Antifascismo proletario nella Livorno degli anni ‘20
Il libro di Marco Rossi, “Livorno ribelle e sovversiva” si occupa di un argomento e di un periodo storico strettamente delimitati. Il sottotitolo lo chiarisce: “Arditi del popolo contro il fascismo 1921-1922”.
È un piccolo saggio di poco più di cento pagine quest’ultima ricerca del Rossi. Piccolo ma densissimo di riferimenti storici sostenuti da una robusta documentazione. L’Autore si era già occupato di Arditi del popolo con “Arditi e non gendarmi!”, sempre per la casa editrice BFS (Biblioteca Franco Serantini) di Pisa, ma in un’ottica più generale, descrivendo e spiegando questo movimento antifascista, più o meno organizzato, nelle sue origini e nelle sue matrici, sia genuinamente proletarie, sia combattentistiche.
L’“arditismo rosso”, sbocciò in un momento in cui il fascismo si presentava, tra l’altro, come unico legittimo erede politico degli Arditi, corpo scelto dell’esercito con il quale lo Stato Maggiore aveva tentato di surrogare la catastrofica inefficienza dell’esercito italiano.
Degli Arditi riprendeva i gagliardetti neri e la mitologia degli uomini senza paura, col pugnale fra i denti, che uscivano dalle trincee della prima guerra mondiale per terrorizzare il nemico con azioni a sorpresa.
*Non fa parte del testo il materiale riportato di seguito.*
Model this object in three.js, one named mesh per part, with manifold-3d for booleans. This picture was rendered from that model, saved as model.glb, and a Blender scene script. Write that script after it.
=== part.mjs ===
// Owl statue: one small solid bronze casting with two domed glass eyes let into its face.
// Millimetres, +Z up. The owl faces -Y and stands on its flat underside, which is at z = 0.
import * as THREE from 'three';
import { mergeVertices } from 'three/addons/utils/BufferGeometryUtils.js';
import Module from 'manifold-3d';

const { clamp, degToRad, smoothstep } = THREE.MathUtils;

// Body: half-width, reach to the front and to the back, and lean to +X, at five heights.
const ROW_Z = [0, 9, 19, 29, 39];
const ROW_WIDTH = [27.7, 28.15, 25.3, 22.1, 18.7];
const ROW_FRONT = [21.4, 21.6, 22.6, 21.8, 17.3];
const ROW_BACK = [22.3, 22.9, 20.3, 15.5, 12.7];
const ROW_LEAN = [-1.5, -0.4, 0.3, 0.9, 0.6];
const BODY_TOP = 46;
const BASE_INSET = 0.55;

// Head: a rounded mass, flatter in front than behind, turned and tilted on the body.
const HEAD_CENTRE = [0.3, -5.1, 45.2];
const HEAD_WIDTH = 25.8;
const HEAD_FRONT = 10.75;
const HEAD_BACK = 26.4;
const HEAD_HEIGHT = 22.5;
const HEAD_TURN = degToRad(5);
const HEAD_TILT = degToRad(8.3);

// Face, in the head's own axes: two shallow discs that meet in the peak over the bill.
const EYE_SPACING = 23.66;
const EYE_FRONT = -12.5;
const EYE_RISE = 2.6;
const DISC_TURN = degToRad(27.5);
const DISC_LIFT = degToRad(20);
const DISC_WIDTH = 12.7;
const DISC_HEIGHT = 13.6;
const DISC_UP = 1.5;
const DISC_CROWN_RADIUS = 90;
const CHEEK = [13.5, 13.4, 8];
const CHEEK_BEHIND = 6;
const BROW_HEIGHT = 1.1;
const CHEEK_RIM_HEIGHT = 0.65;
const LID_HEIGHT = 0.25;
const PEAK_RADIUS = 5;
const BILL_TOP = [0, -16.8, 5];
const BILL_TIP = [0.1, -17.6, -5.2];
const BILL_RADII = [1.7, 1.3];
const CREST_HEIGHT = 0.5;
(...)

Mussolini pensò di servirsi di questo simbolo di coraggio e di spietatezza per generare negli operai rivoluzionari lo stesso terrore che si presumeva avesse generato nelle file austriache.
Quello che Mussolini e i suoi non calcolarono è che una parte degli ex-combattenti e degli stessi arditi divenissero un centro di resistenza antifascista, mettendo a servizio del movimento operaio la propria esperienza militare.
Di questa breve storia, per altro ricchissima di insegnamenti, l’ultimo saggio del Rossi ci mostra ora un piccolo frammento. E così prende vita, in queste poche pagine, l’antifascismo militante e popolare di una città già nota per il suo sovversivismo. Rivivono i quartieri della Livorno di quegli anni, quella del congresso di fondazione del Partito comunista d’Italia ma anche quella dello straordinario sciopero generale per la liberazione dell’anarchico Errico Malatesta.
Un episodio del 1922, ricostruito dall’Autore fa capire di che cosa parliamo: “Attorno al quartiere San Marco, il 14 aprile, si svolse una vera e propria battaglia, iniziata dal tentativo fascista di compiervi una spedizione punitiva ai danni del Circolo repubblicano di via Pellegrini, durante lo sciopero proclamato in risposta all’avvenuta devastazione della Camera del lavoro confederale. Dopo aver respinto e accerchiato gli squadristi, gli antifascisti alzarono barricate per chiudere le vie d’accesso al quartiere sostenendo per ore scontri a fuoco con i rinforzi fascisti, le guardie regie e i carabinieri. Secondo quanto riportato su “La Gazzetta livornese”, la cui redazione si trovava a breve distanza, il punto cardine della difesa era in via della Pina d’Oro “da dove uomini e donne si accanivano sparando persino dai tetti e le donne gettavano a basso quanto capitava loro fra le mani, pur di colpire i fascisti”. Fu poi necessario l’intervento dell’esercito e dei bersaglieri della locale caserma per sedare la rivolta. Furono arrestati 300 antifascisti.
L’ambiente sovversivo, nelle sue diverse articolazioni, comuniste, socialiste, anarchiche e repubblicane, ha radici profonde nel proletariato e nei ceti popolari livornesi. Il libro contiene in appendice un elenco di cinquanta nomi di sicura appartenenza agli Arditi del popolo e tutti o quasi sono operai o piccoli artigiani.
Una storia di novanta anni fa che presenta un interesse non solo storiografico. Per chi oggi come allora combatte per un mondo senza sfruttamento, senza oppressione e senza guerre, è una conferma degli enormi tesori di coraggio e di spirito combattivo che le classi lavoratrici e i ceti più poveri posseggono. Presto o tardi, ne siamo certi, torneranno a manifestarsi.